Sex and menopause: the facts

Wondering how menopause affects things beneath the sheets? You wouldn’t be the first person.

The truth is, sex after menopause may be different—but it can still be satisfying with a few adjustments and a little effort. We’ll look at the complex effects of lowered estrogen on a women’s sexual function as well as the things you can do to maintain intimacy and boost sexual enjoyment. 

The realities

When estrogen plummets during menopause, it can lower your sexual desire—also known as libido. It can also make it more difficult to become aroused and achieve an orgasm. On top of that, it can cause intercourse to become painful. This latter effect is due to physical changes that can include vaginal dryness, thinning of the vaginal lining, and decreased elasticity in the vaginal walls. 

What can help

If you’re experiencing pain during intercourse—which affects about half of postmenopausal women—you may want to try over-the-counter vaginal moisturizers, which can restore moisture, as well as various lubricants, which can make sex more comfortable. You can also talk to your doctor about topical estrogen. Available as a cream, suppository, or ring, it can aid lubrication and thicken vaginal tissue.

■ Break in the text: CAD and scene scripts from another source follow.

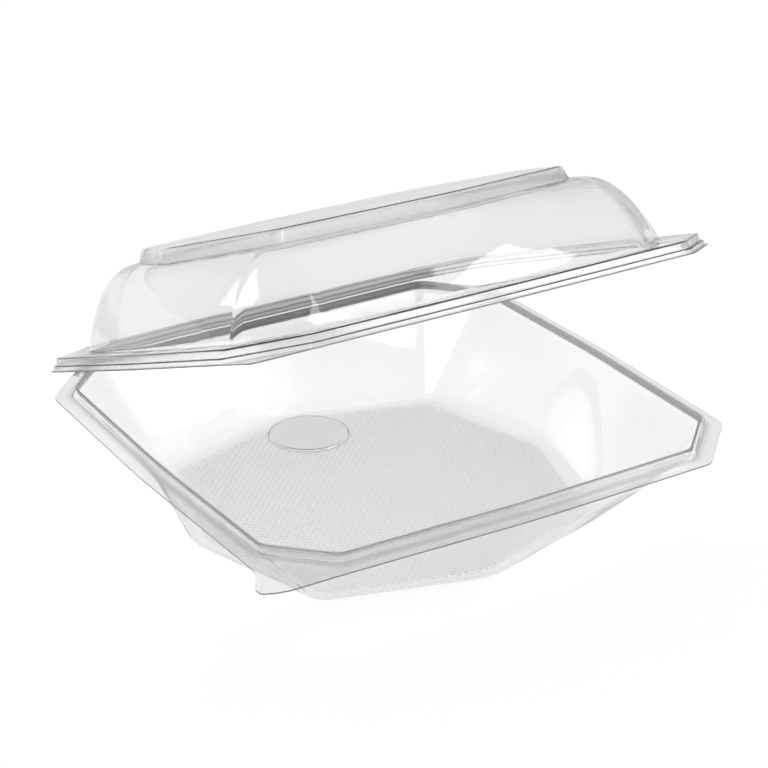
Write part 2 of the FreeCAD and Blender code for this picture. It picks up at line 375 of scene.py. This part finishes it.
disc_stations = [
    (disc_ring(DISC_ROUND, SHEET), 0.0, 1),
    (disc_ring(DISC_ROUND - DISC_SLANT, SHEET + DISC_RISE), 0.35, 5),
    *[(disc_ring(DISC_ROUND * share, SHEET + DISC_RISE), 0.0, 1) for share in (0.9, 0.7, 0.5, 0.3, 0.1)],
]
disc = sheet_object("floor_disc", round_profile(disc_stations), -1.0, "tray", "base_tray")
disc.modifiers["wall"].thickness = CAP_SHEET * MM
disc.modifiers["wall"].material_offset_rim = 0

# %% [markdown]
# ## The lid
#
# The lid is a second sheet: a narrow lip, a rim in two steps that drops over the tray's bead, a domed wall
# that leaves the rim upright and curves in, a flat ledge and a raised step for stacking. It is worked out
# closed, where its rings are level, and then swung open about the hinge with one turn of all its points.

# %% Lid: helpers
DOME_KNEE = 0.4
HINGE = np.array([0.0, 105.4, 37.9])
LID_OPEN = math.radians(22.0)


def dome_wall(foot, top, rows):
    """Rows up the dome: at each point the curve of three poles, foot, knee and top.

    The knee is level with the top, and lies inward of the foot by the share DOME_KNEE of the way to the top.
    """
    knee = foot + (top - foot) * np.array([DOME_KNEE, DOME_KNEE, 1.0])
    return bend(foot, knee, top, rows)


def swing(points, angle):
    """Points turned about the hinge line so that the front rises by the angle."""
    y, z = points[..., 1] - HINGE[1], points[..., 2] - HINGE[2]
    turned = points.copy()
    turned[..., 1] = HINGE[1] + y * math.cos(angle) + z * math.sin(angle)
    turned[..., 2] = HINGE[2] - y * math.sin(angle) + z * math.cos(angle)
    return turned


# %% [markdown]
# The heights of the lid start from its lip: first the outer edge, then the lower and the upper step of the
# rim, the shoulder at the top of the dome, and the step for stacking. The insets go inward from the edge.

# %% Lid: rings
LID_HALF = 104.9
LIP = 38.4
LIP_EDGE = LIP + 0.6
RIM_STEP = LIP + 2.4
RIM_TOP = LIP + 5.2
SHOULDER = RIM_TOP + 30.0
STACK_TOP = SHOULDER + 5.4
LIP_INNER, STEP_OUTER, STEP_INNER, RIM_OUTER = 1.0, 1.3, 2.4, 2.7
STACK_FOOT, STACK_EDGE = 2.0, 3.5
DOME_HALF = 92.5
DOME_CUT = 25.0
DOME_SHIFT = np.array([0.0, 4.0])
DOME_ROWS = 14
TOP_SCALES = (0.97, 0.85, 0.7, 0.5, 0.3, 0.1)
LID_TAB = [
    (-104.9, -79.0, 0.0, 1),
    (-104.9, -84.0, 0.0, 1),
    (-104.9, -89.0, 0.0, 1),
    (-104.9, -94.0, 0.0, 1),
    (-104.9, -99.0, 0.0, 1),
    (-104.9, -104.9, 3.0, 9),
    (-99.0, -104.9, 0.0, 1),
    (-94.0, -104.9, 0.0, 1),
    (-89.0, -104.9, 0.0, 1),
    (-84.0, -104.9, 0.0, 1),
    (-79.0, -104.9, 0.0, 1),
]

rim_top_ring = rim_ring(RIM_OUTER, RIM_TOP, LID_HALF)
dome_foot = at_height(round_ring(cut_square(DOME_HALF, DOME_CUT, SIDE_BOW), RIM_REACH), RIM_TOP)
shoulder = star_ring(0.0, SHOULDER, DOME_SHIFT)
shelf_rows = between(rim_top_ring, dome_foot, 4)
dome_rows = [(row, 0.0, 1) for row in dome_wall(dome_foot, shoulder, DOME_ROWS)[1:-1]]
top_rows = star_rows(STACK_EDGE, STACK_TOP, DOME_SHIFT, TOP_SCALES)
lid_stations = [
    (tabbed(rim_ring(0.0, LIP_EDGE, LID_HALF), LID_TAB), 0.0, 1),
    (rim_ring(LIP_INNER, LIP_EDGE, LID_HALF), 0.3, 3),
    (rim_ring(STEP_OUTER, RIM_STEP, LID_HALF), 0.5, 4),
    (rim_ring(STEP_INNER, RIM_STEP, LID_HALF), 0.5, 4),
    (rim_top_ring, 0.8, 5),
    *shelf_rows,
    (dome_foot, 1.5, 6),
    *dome_rows,
    (shoulder, 0.0, 1),
    (star_ring(STACK_FOOT, SHOULDER, DOME_SHIFT), 0.8, 5),
    (star_ring(STACK_EDGE, STACK_TOP, DOME_SHIFT), 1.2, 6),
    *top_rows,
]
closed_grid = round_profile(lid_stations)
lid = sheet_object("lid_sheet", swing(closed_grid, LID_OPEN), -1.0, "lid", "lid")

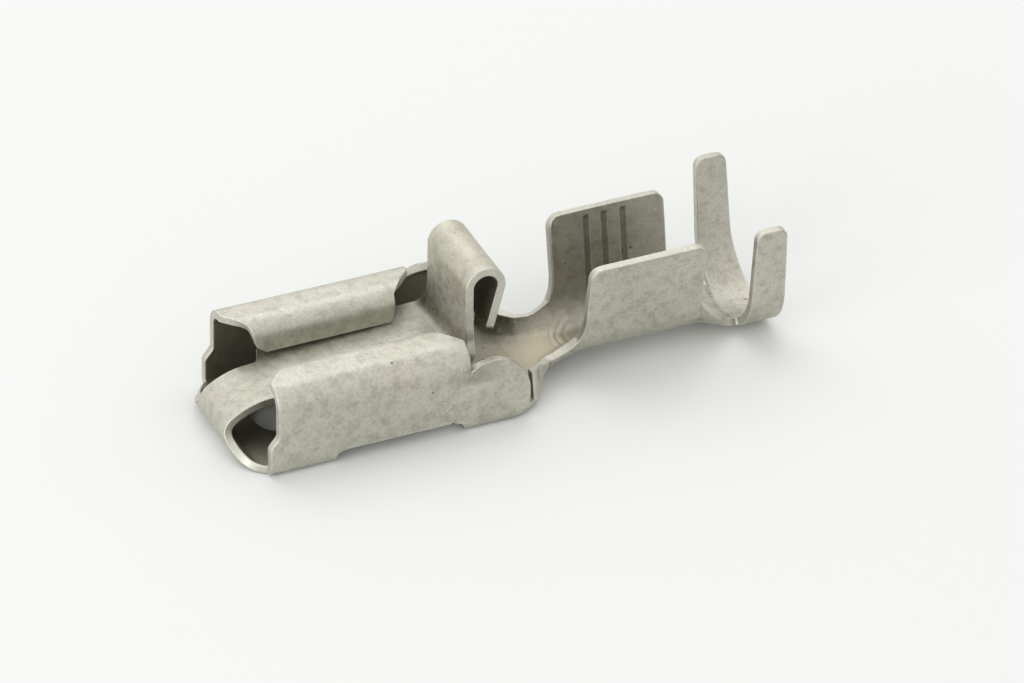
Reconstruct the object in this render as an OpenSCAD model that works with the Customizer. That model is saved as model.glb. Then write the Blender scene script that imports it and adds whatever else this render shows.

Another important step is communicating openly with your partner. It may be possible to try new positions and techniques that feel better. And of course, intercourse isn’t the only way to orgasm; there’s also stimulation through touching and rubbing as well as oral sex. This is a great time to experiment and let go of expectations of what intimacy should look like.  

Arousal and orgasm

After menopause, sensitivity is reduced, and it takes longer for blood to flow to your genital area. But this doesn’t mean that an orgasm is impossible; it simply means that you may need more intense stimulation. Research has found that warming massage oils, clitoral stimulation devices (such as the Eros device), and vibrators may all assist in promoting arousal and orgasm. 

There are also things that may be impeding arousal and orgasm, and that you can work to lessen if applicable. They include heavy drinking, stress and anxiety, relationship strain, and certain medications. Antidepressants and blood pressure drugs, for example, can impact your ability to orgasm. Talk to your doctor about the benefits and risks for any medications with sexual side effects. 

Keeping perspective

All relationships evolve over time, and for many long-term couples, less intercourse is a natural progression. (Let’s not forget that male partners also undergo physical changes, including erectile dysfunction.) About a third of long-term couples no longer have sex or have sex only occasionally, yet they’re still happy. What’s most crucial is finding ways to stay intimate and spark romance at any age.